# Goodbye to my Beloved Mika



## Marissamb (Jun 28, 2006)

She was unique right from the start.
Patient and loving; curious and sweet.
She made all my hardest days more bearable and many sleepless nights not so lonely.
I am grieving so deeply for the loss of my first kitty; the prettiest torti i've ever seen. She was only 3years old and her brother Sullivan and I miss her so much since her death on June 25th-she was hit by a car just 1/2 a block from my house.
Thank you Mika for being so sweet and beautiful and teaching me how to love and be loved unconditionally. Thank you for showing me how to love you and for being there every night i cried myself to sleep. I have been crying myself to sleep every night since you left and it's so hard without you purring beside me. You are so dearly missed....
Until we meet again sweet kitty.    
xoxo marissa


----------



## jezza (Oct 26, 2004)

aw, thats so sad, there are few things worse than your kitty being run over, im so sorry, and she was only 3


----------



## PrincessClaire (Jan 16, 2004)

I am so sorry that you have had to say goodbye to your baby, i bet she is having lots of fun running about rainbow bridge with the other kitties

love and hugs
claire


----------



## Jimmyness (Dec 31, 2005)

Oh im so sorry, the same thing happened to be and my cat was only three also. It's so hard letting them go so soon but time will ease the pain.


----------



## Multiplicity (Nov 17, 2005)

I too feel your sorrow. I lost my Scooter 1 wk ago and like Mika, Scooter used to sit with me when I cried.

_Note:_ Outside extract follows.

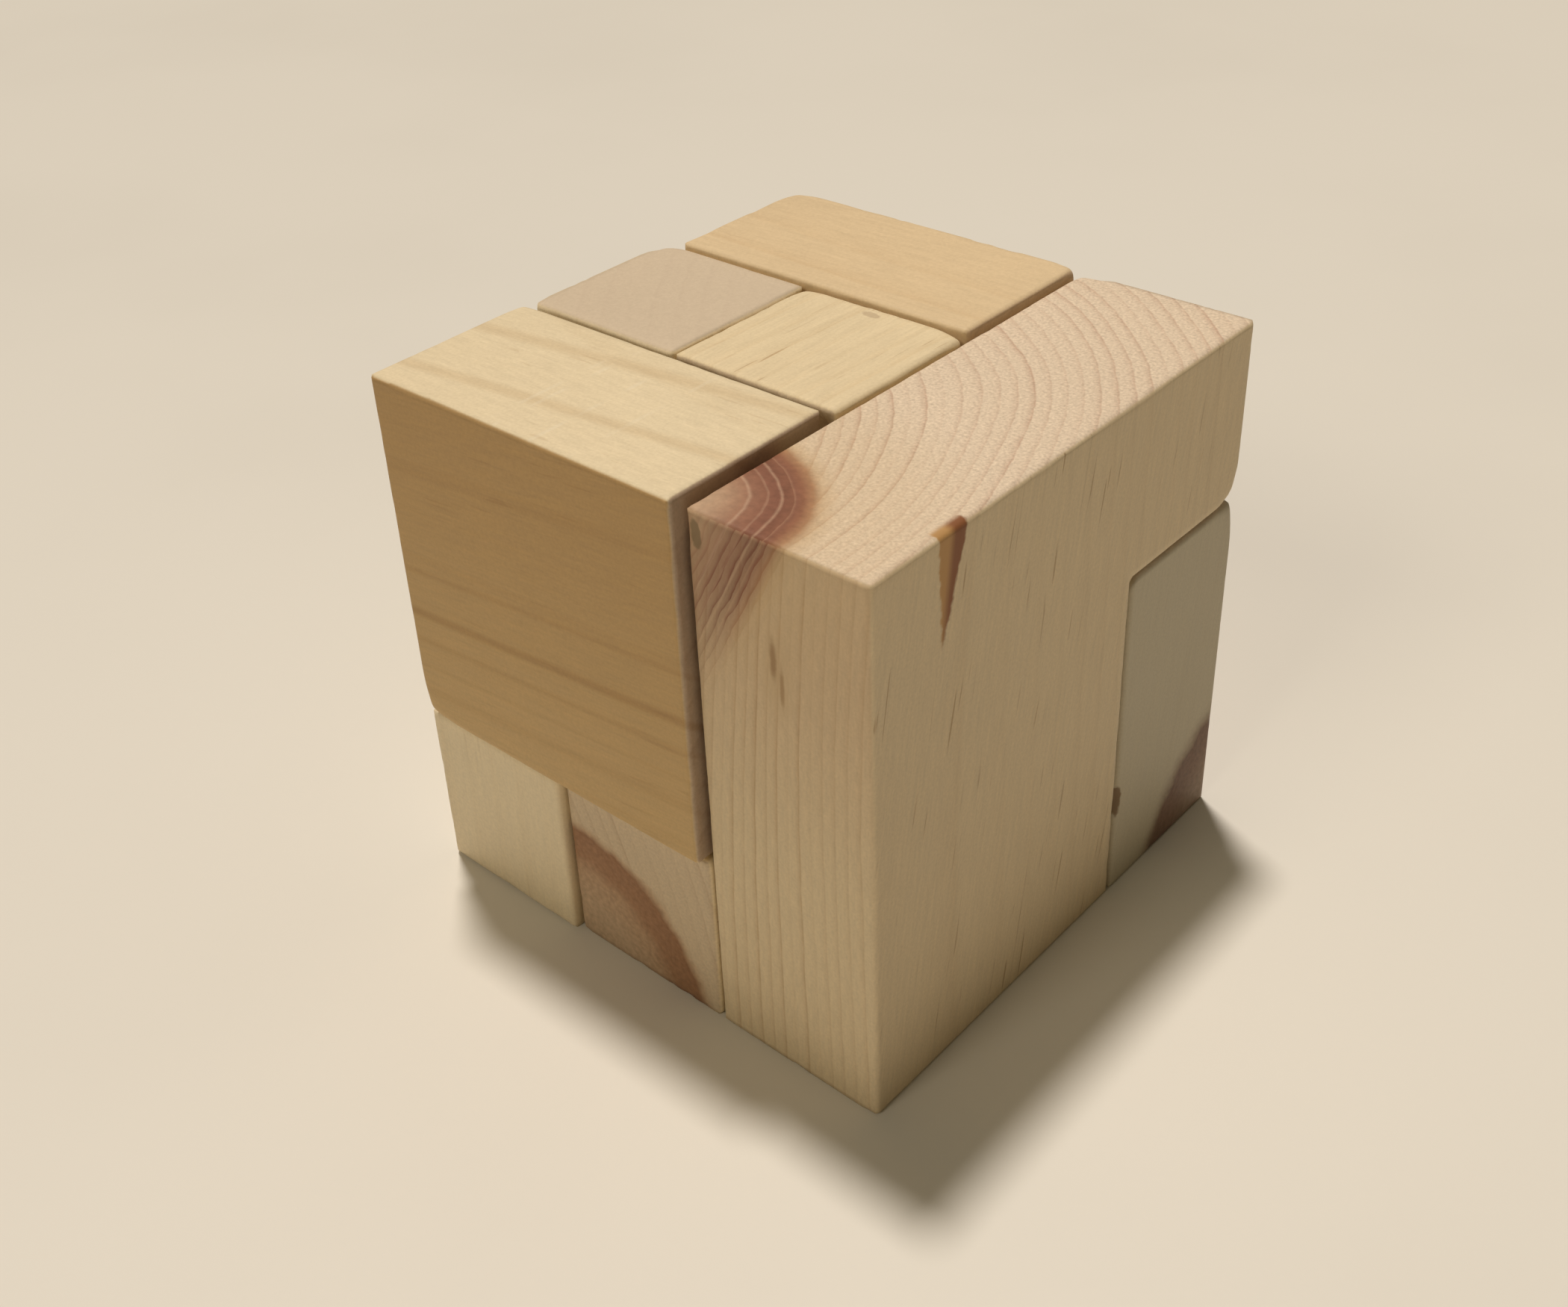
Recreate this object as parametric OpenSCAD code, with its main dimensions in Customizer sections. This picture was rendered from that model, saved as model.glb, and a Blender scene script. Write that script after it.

It is so hard to lose such a comforting friend, especially at a time when you need the most comforting.
I hope your healing path is smooth and that you and Sullivan take comfort in each other.


----------



## Mr. Kind (Dec 24, 2005)

Marissa Awful sorry to hear of your loss. I know it hurts to lose something you love and it's happend to me more than I'd like to rember. Just talk to her at night like you would say your prayers, and someday she'll answer you in your dreams. I know, it happened to me.


----------